==== EXERCISE INPUTS

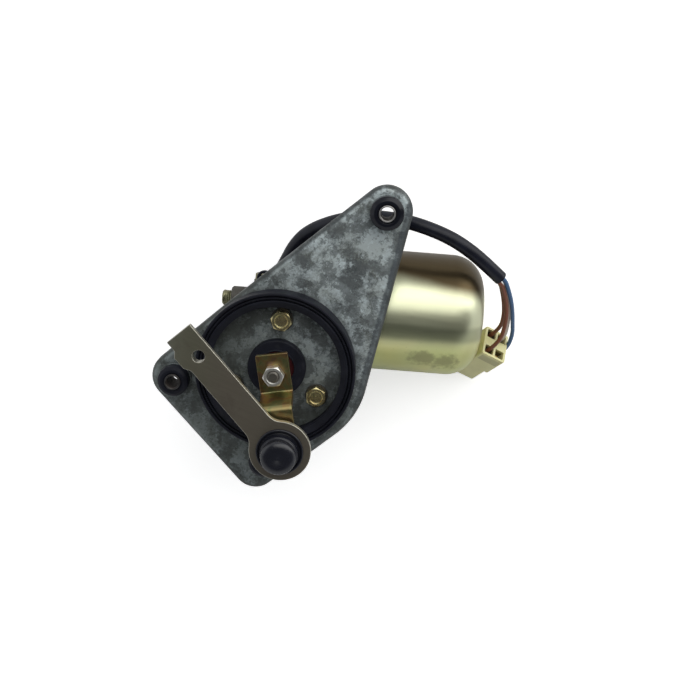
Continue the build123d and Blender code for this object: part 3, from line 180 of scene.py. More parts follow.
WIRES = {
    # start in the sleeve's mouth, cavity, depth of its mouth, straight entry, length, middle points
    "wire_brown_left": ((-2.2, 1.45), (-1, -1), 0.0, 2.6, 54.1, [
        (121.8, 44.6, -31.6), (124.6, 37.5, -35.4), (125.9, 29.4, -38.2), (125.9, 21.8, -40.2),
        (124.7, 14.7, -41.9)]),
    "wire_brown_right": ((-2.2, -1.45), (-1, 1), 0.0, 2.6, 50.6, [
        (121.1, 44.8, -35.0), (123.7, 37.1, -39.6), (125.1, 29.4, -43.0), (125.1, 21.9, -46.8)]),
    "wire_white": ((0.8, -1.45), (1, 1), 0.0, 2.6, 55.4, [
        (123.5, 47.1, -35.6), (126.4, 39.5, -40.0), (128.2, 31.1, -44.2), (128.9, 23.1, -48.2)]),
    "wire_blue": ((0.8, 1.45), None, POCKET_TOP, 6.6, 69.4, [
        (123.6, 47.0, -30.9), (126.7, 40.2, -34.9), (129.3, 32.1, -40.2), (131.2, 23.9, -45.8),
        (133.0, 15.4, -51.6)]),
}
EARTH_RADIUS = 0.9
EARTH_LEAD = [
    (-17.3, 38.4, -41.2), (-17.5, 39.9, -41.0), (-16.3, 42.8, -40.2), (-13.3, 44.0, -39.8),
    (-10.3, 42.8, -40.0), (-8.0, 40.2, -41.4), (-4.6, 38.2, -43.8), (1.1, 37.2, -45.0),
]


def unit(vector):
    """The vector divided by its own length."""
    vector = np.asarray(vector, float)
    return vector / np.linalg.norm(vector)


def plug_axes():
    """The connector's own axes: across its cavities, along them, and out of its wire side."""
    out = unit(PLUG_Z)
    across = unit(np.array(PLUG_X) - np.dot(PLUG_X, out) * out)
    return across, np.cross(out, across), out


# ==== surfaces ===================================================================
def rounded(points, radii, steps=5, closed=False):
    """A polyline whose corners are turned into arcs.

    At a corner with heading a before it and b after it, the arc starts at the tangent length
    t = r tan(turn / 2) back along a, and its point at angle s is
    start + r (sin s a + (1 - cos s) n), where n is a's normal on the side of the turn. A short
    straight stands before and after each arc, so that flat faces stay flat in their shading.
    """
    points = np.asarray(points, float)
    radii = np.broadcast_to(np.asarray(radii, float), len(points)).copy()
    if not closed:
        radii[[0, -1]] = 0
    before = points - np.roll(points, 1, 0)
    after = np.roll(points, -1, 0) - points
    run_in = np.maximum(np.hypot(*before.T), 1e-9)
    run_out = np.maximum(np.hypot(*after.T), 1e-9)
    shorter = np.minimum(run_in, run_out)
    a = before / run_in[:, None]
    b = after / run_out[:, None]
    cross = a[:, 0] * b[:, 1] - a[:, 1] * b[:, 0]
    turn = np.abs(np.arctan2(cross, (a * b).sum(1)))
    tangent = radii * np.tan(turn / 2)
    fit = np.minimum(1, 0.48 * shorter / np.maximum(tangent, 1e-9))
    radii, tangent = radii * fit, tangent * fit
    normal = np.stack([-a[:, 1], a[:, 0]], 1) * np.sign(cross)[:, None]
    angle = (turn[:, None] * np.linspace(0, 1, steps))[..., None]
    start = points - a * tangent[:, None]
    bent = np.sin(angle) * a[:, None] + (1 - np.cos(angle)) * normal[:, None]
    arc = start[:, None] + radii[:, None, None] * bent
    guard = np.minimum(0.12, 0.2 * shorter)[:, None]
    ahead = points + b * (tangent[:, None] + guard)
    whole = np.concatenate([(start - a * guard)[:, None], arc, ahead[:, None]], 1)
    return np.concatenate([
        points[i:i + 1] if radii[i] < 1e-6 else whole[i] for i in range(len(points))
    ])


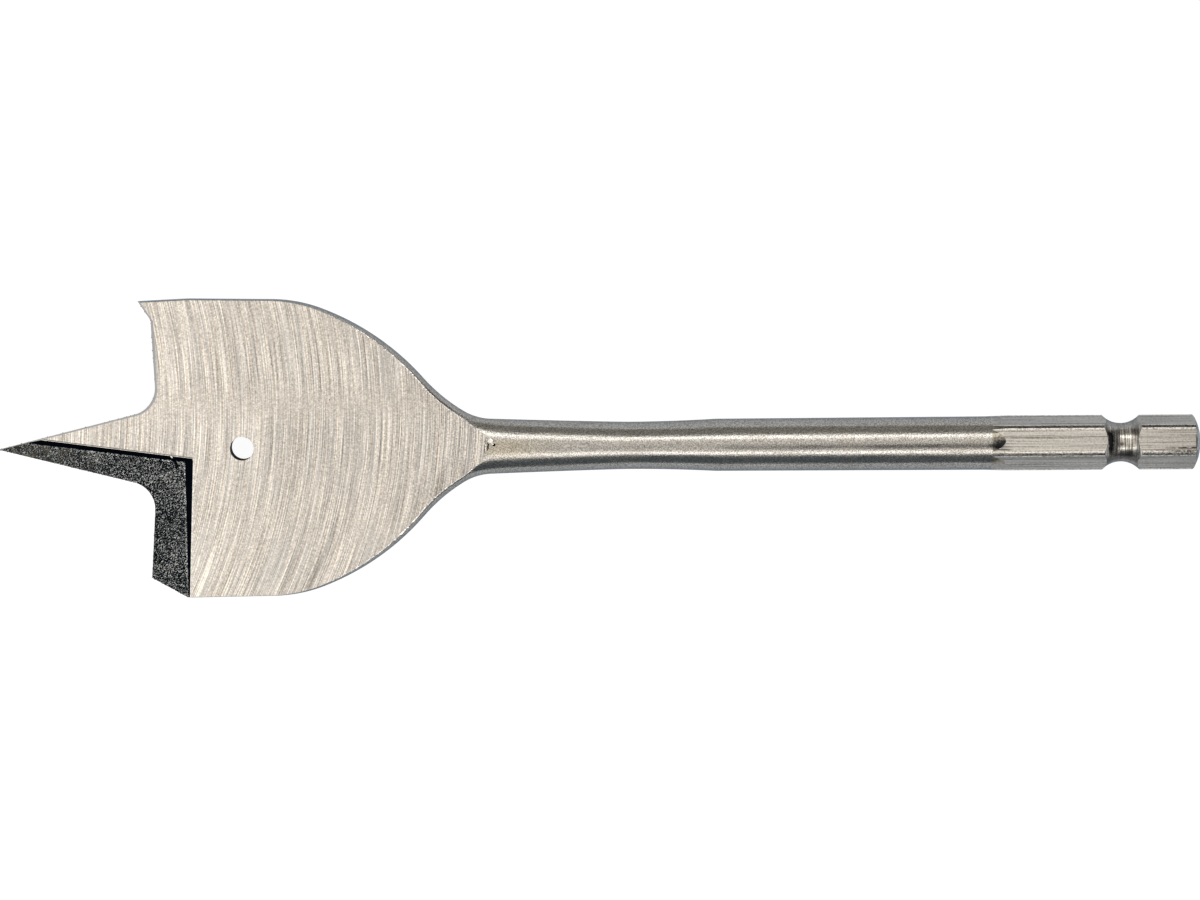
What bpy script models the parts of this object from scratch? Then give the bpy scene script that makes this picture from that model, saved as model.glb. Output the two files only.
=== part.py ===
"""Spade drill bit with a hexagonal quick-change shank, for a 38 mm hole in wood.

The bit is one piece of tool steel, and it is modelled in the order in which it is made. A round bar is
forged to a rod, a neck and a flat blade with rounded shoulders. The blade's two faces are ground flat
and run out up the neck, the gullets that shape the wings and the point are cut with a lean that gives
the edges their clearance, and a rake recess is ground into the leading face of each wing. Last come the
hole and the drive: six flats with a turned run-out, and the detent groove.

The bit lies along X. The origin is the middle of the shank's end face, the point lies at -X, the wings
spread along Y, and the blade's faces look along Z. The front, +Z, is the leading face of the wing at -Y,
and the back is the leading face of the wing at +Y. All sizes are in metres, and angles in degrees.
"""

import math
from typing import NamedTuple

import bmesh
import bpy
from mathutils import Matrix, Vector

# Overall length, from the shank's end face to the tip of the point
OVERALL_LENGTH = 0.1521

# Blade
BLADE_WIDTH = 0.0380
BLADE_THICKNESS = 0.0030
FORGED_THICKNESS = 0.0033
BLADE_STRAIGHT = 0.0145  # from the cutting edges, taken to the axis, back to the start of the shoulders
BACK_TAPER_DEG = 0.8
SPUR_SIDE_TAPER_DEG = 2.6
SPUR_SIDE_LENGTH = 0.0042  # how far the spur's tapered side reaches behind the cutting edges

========

→ EXERCISE
Would you copy out each line exactly as written?

→ EXERCISE RESPONSE
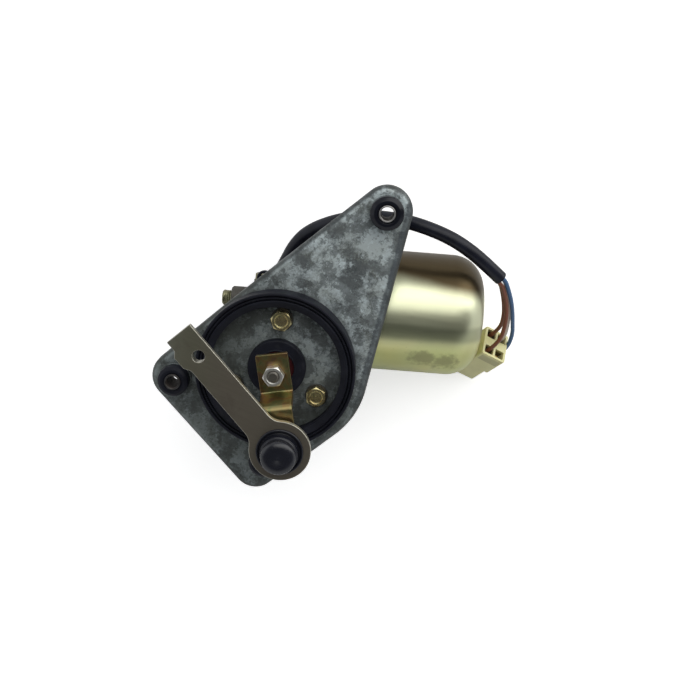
Continue the build123d and Blender code for this object: part 3, from line 180 of scene.py. More parts follow.
WIRES = {
    # start in the sleeve's mouth, cavity, depth of its mouth, straight entry, length, middle points
    "wire_brown_left": ((-2.2, 1.45), (-1, -1), 0.0, 2.6, 54.1, [
        (121.8, 44.6, -31.6), (124.6, 37.5, -35.4), (125.9, 29.4, -38.2), (125.9, 21.8, -40.2),
        (124.7, 14.7, -41.9)]),
    "wire_brown_right": ((-2.2, -1.45), (-1, 1), 0.0, 2.6, 50.6, [
        (121.1, 44.8, -35.0), (123.7, 37.1, -39.6), (125.1, 29.4, -43.0), (125.1, 21.9, -46.8)]),
    "wire_white": ((0.8, -1.45), (1, 1), 0.0, 2.6, 55.4, [
        (123.5, 47.1, -35.6), (126.4, 39.5, -40.0), (128.2, 31.1, -44.2), (128.9, 23.1, -48.2)]),
    "wire_blue": ((0.8, 1.45), None, POCKET_TOP, 6.6, 69.4, [
        (123.6, 47.0, -30.9), (126.7, 40.2, -34.9), (129.3, 32.1, -40.2), (131.2, 23.9, -45.8),
        (133.0, 15.4, -51.6)]),
}
EARTH_RADIUS = 0.9
EARTH_LEAD = [
    (-17.3, 38.4, -41.2), (-17.5, 39.9, -41.0), (-16.3, 42.8, -40.2), (-13.3, 44.0, -39.8),
    (-10.3, 42.8, -40.0), (-8.0, 40.2, -41.4), (-4.6, 38.2, -43.8), (1.1, 37.2, -45.0),
]


def unit(vector):
    """The vector divided by its own length."""
    vector = np.asarray(vector, float)
    return vector / np.linalg.norm(vector)


def plug_axes():
    """The connector's own axes: across its cavities, along them, and out of its wire side."""
    out = unit(PLUG_Z)
    across = unit(np.array(PLUG_X) - np.dot(PLUG_X, out) * out)
    return across, np.cross(out, across), out


# ==== surfaces ===================================================================
def rounded(points, radii, steps=5, closed=False):
    """A polyline whose corners are turned into arcs.

    At a corner with heading a before it and b after it, the arc starts at the tangent length
    t = r tan(turn / 2) back along a, and its point at angle s is
    start + r (sin s a + (1 - cos s) n), where n is a's normal on the side of the turn. A short
    straight stands before and after each arc, so that flat faces stay flat in their shading.
    """
    points = np.asarray(points, float)
    radii = np.broadcast_to(np.asarray(radii, float), len(points)).copy()
    if not closed:
        radii[[0, -1]] = 0
    before = points - np.roll(points, 1, 0)
    after = np.roll(points, -1, 0) - points
    run_in = np.maximum(np.hypot(*before.T), 1e-9)
    run_out = np.maximum(np.hypot(*after.T), 1e-9)
    shorter = np.minimum(run_in, run_out)
    a = before / run_in[:, None]
    b = after / run_out[:, None]
    cross = a[:, 0] * b[:, 1] - a[:, 1] * b[:, 0]
    turn = np.abs(np.arctan2(cross, (a * b).sum(1)))
    tangent = radii * np.tan(turn / 2)
    fit = np.minimum(1, 0.48 * shorter / np.maximum(tangent, 1e-9))
    radii, tangent = radii * fit, tangent * fit
    normal = np.stack([-a[:, 1], a[:, 0]], 1) * np.sign(cross)[:, None]
    angle = (turn[:, None] * np.linspace(0, 1, steps))[..., None]
    start = points - a * tangent[:, None]
    bent = np.sin(angle) * a[:, None] + (1 - np.cos(angle)) * normal[:, None]
    arc = start[:, None] + radii[:, None, None] * bent
    guard = np.minimum(0.12, 0.2 * shorter)[:, None]
    ahead = points + b * (tangent[:, None] + guard)
    whole = np.concatenate([(start - a * guard)[:, None], arc, ahead[:, None]], 1)
    return np.concatenate([
        points[i:i + 1] if radii[i] < 1e-6 else whole[i] for i in range(len(points))
    ])


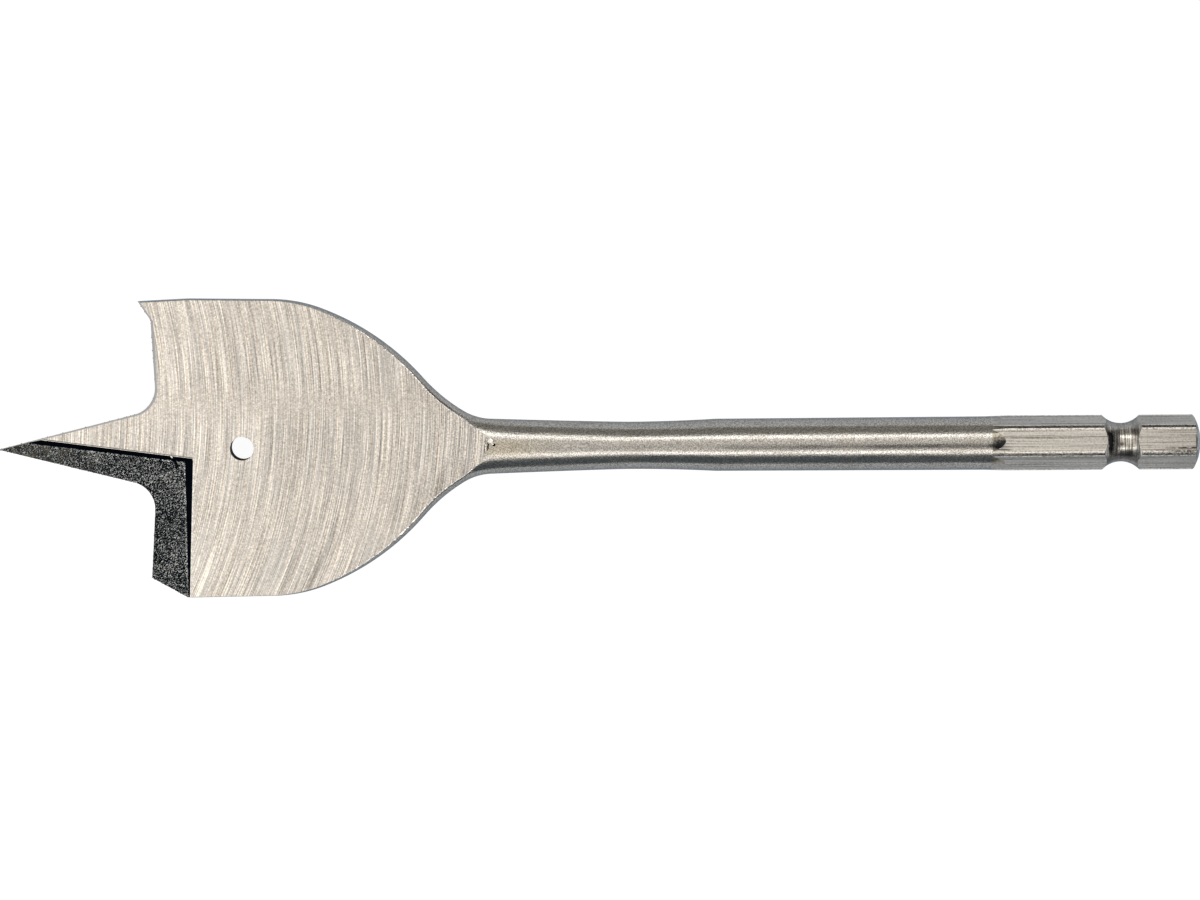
What bpy script models the parts of this object from scratch? Then give the bpy scene script that makes this picture from that model, saved as model.glb. Output the two files only.
=== part.py ===
"""Spade drill bit with a hexagonal quick-change shank, for a 38 mm hole in wood.

The bit is one piece of tool steel, and it is modelled in the order in which it is made. A round bar is
forged to a rod, a neck and a flat blade with rounded shoulders. The blade's two faces are ground flat
and run out up the neck, the gullets that shape the wings and the point are cut with a lean that gives
the edges their clearance, and a rake recess is ground into the leading face of each wing. Last come the
hole and the drive: six flats with a turned run-out, and the detent groove.

The bit lies along X. The origin is the middle of the shank's end face, the point lies at -X, the wings
spread along Y, and the blade's faces look along Z. The front, +Z, is the leading face of the wing at -Y,
and the back is the leading face of the wing at +Y. All sizes are in metres, and angles in degrees.
"""

import math
from typing import NamedTuple

import bmesh
import bpy
from mathutils import Matrix, Vector

# Overall length, from the shank's end face to the tip of the point
OVERALL_LENGTH = 0.1521

# Blade
BLADE_WIDTH = 0.0380
BLADE_THICKNESS = 0.0030
FORGED_THICKNESS = 0.0033
BLADE_STRAIGHT = 0.0145  # from the cutting edges, taken to the axis, back to the start of the shoulders
BACK_TAPER_DEG = 0.8
SPUR_SIDE_TAPER_DEG = 2.6
SPUR_SIDE_LENGTH = 0.0042  # how far the spur's tapered side reaches behind the cutting edges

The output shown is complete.